## What you need to do:
Output a verbatim copy of the data, cut off after the line that contains "return solid_sheet(name, middle".
****
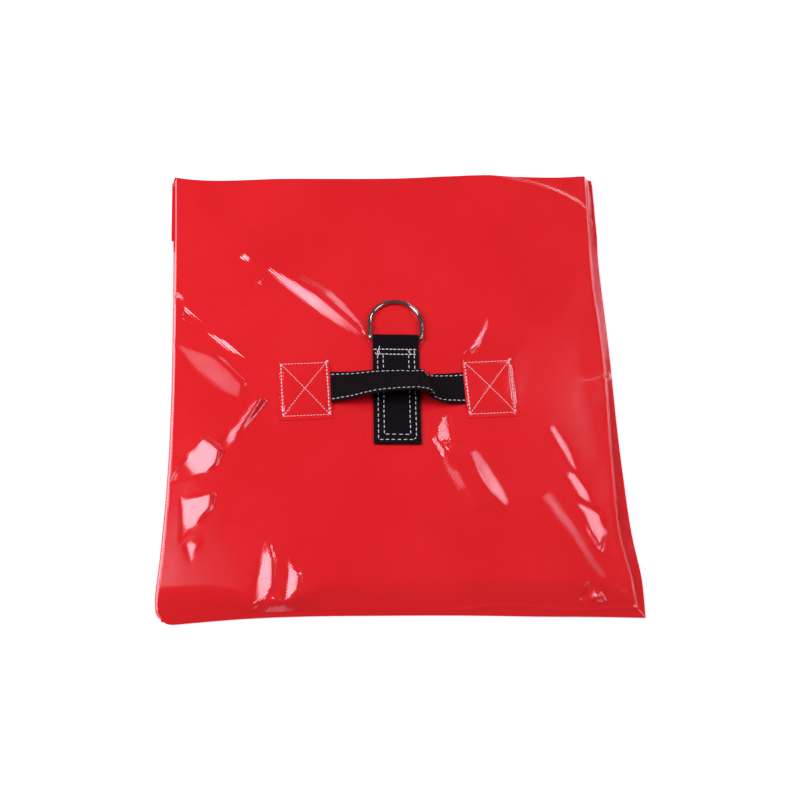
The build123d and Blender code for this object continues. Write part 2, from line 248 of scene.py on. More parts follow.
def solid_sheet(name, top, under, material, uv=None):
    """A closed thin solid between two grids of points."""
    rows, cols = top.shape[:2]
    count = rows * cols
    index = np.arange(count).reshape(rows, cols)
    faces = grid_faces(rows, cols)
    loop = np.concatenate([index[0, :-1], index[:-1, -1], index[-1, :0:-1], index[:0:-1, 0]])
    after = np.roll(loop, -1)
    rim = np.stack([loop + count, after + count, after, loop], -1)
    points = np.concatenate([top.reshape(-1, 3), under.reshape(-1, 3)])
    both = None if uv is None else np.concatenate([uv.reshape(-1, 2)] * 2)
    return make(name, points, np.concatenate([faces, faces[:, ::-1] + count, rim]), material, both)


def ribbon(name, centre, across, width, thick, material, wave=0.12):
    """Webbing along a path: ribs across it, and a slightly scalloped selvedge."""
    along = unit(np.gradient(centre, axis=0))
    across = unit(across - along * np.sum(across * along, -1, keepdims=True))
    normal = np.cross(across, along)
    length = run(centre)
    s = np.linspace(-1, 1, 15)
    rib = np.cos(2 * pi * length / RIB_PITCH)
    reach = (width / 2 + 0.2 * rib)[:, None, None] * s[None, :, None]
    half = (thick / 2 * (1 - 0.45 * s ** 8))[None, :] + wave * rib[:, None] * (1 - s ** 8)[None, :] - wave
    middle = centre[:, None] + across[:, None] * reach
    lift = normal[:, None] * half[..., None]
    uv = np.stack(np.broadcast_arrays(s[None, :] * width / 2, length[:, None]), -1)
    return solid_sheet(name, middle + lift, middle - lift, material, uv)


def resampled(points, step):
    """The same path in even steps."""
    points = np.asarray(points, float)
    length = run(points)
    at = np.linspace(0, length[-1], max(2, ceil(length[-1] / step) + 1))
    return at_length(at, length, points)


def stitched(name, rows, material, pitch, dash, wide, high):
    """Rows of single stitches. A row is a path on the cloth and the cloth's normal along it."""
    points, faces = [], []
    sides = 6
    ring = np.linspace(0, 2 * pi, sides, endpoint=False)
    stations = np.linspace(0, 1, 6)
    swell = np.sqrt(1 - (2 * stations - 1) ** 4 * 0.94)
    for path, normal in rows:
        path, normal = np.asarray(path, float), np.broadcast_to(normal, np.shape(path))
        length = run(path)
        count = max(1, round(length[-1] / pitch))
        real_pitch = length[-1] / count
        for n in range(count):
            start = (n + 0.5) * real_pitch - dash * real_pitch / pitch / 2 + rng.normal(0, 0.12)
            at = np.clip(start + stations * dash * real_pitch / pitch, 0, length[-1])
            middle = at_length(at, length, path)
            up = unit(at_length(at, length, normal))
            along = unit(middle[-1] - middle[0])
            side = unit(np.cross(up, along))
            shift, skew = rng.normal(0, 0.1), rng.normal(0, 0.15)
            middle = middle + side * shift + side * (stations[:, None] - 0.5) * skew
            middle = middle + up * (high * (swell[:, None] - 0.75))
            girth = swell[:, None, None]
            body = (middle[:, None] + side[:, None] * (np.cos(ring)[None, :, None] * wide / 2 * girth)
                    + up[:, None] * (np.sin(ring)[None, :, None] * high / 2 * girth))
            base = len(points)
            points.extend(body.reshape(-1, 3))
            for k in range(len(stations) - 1):
                for j in range(sides):
                    a, b = base + sides * k + j, base + sides * k + (j + 1) % sides
                    faces.append((a, b, b + sides, a + sides))
            faces.append(tuple(base + j for j in reversed(range(sides))))
            faces.append(tuple(base + sides * (len(stations) - 1) + j for j in range(sides)))
    return make(name, points, faces, material, sharp=80)


def strand(name, points, radius, material):
    """A loose end of thread."""
    curve = bpy.data.curves.new(name, "CURVE")
    curve.dimensions = "3D"
    curve.bevel_depth = radius * MM
    curve.bevel_resolution = 2
    spline = curve.splines.new("NURBS")
    spline.points.add(len(points) - 1)
    for slot, p in zip(spline.points, points):
        slot.co = (p[0] * MM, p[1] * MM, p[2] * MM, 1)
    spline.order_u = 3
    spline.use_endpoint_u = True
    bent = bpy.data.objects.new(name + "_curve", curve)
    mesh = bpy.data.meshes.new_from_object(bent)
    bpy.data.objects.remove(bent)
    mesh.materials.append(material)
    return linked(name, mesh)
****
## Complete answer:
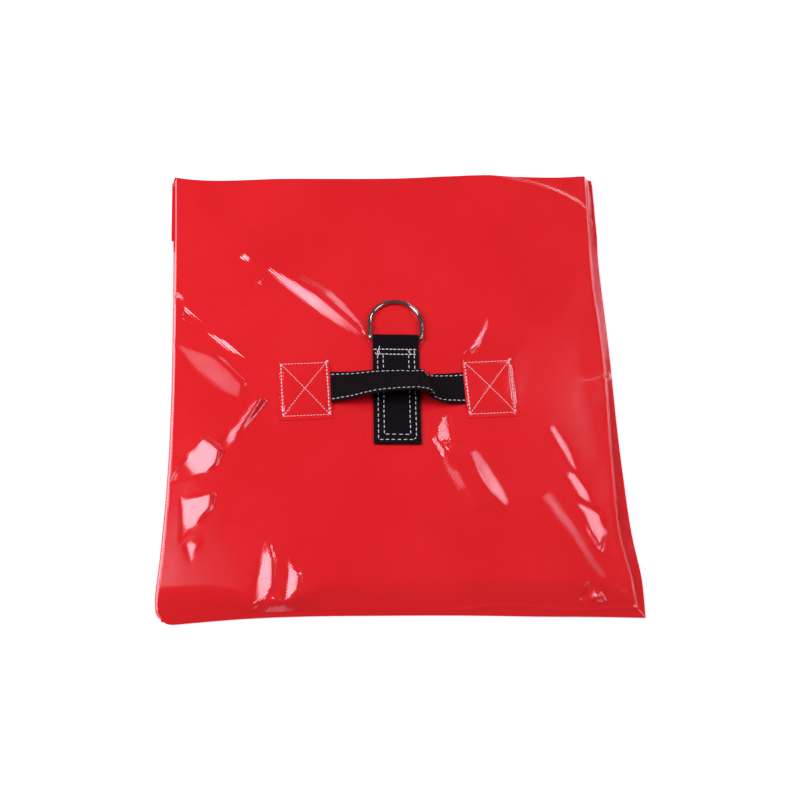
The build123d and Blender code for this object continues. Write part 2, from line 248 of scene.py on. More parts follow.
def solid_sheet(name, top, under, material, uv=None):
    """A closed thin solid between two grids of points."""
    rows, cols = top.shape[:2]
    count = rows * cols
    index = np.arange(count).reshape(rows, cols)
    faces = grid_faces(rows, cols)
    loop = np.concatenate([index[0, :-1], index[:-1, -1], index[-1, :0:-1], index[:0:-1, 0]])
    after = np.roll(loop, -1)
    rim = np.stack([loop + count, after + count, after, loop], -1)
    points = np.concatenate([top.reshape(-1, 3), under.reshape(-1, 3)])
    both = None if uv is None else np.concatenate([uv.reshape(-1, 2)] * 2)
    return make(name, points, np.concatenate([faces, faces[:, ::-1] + count, rim]), material, both)


def ribbon(name, centre, across, width, thick, material, wave=0.12):
    """Webbing along a path: ribs across it, and a slightly scalloped selvedge."""
    along = unit(np.gradient(centre, axis=0))
    across = unit(across - along * np.sum(across * along, -1, keepdims=True))
    normal = np.cross(across, along)
    length = run(centre)
    s = np.linspace(-1, 1, 15)
    rib = np.cos(2 * pi * length / RIB_PITCH)
    reach = (width / 2 + 0.2 * rib)[:, None, None] * s[None, :, None]
    half = (thick / 2 * (1 - 0.45 * s ** 8))[None, :] + wave * rib[:, None] * (1 - s ** 8)[None, :] - wave
    middle = centre[:, None] + across[:, None] * reach
    lift = normal[:, None] * half[..., None]
    uv = np.stack(np.broadcast_arrays(s[None, :] * width / 2, length[:, None]), -1)
    return solid_sheet(name, middle + lift, middle - lift, material, uv)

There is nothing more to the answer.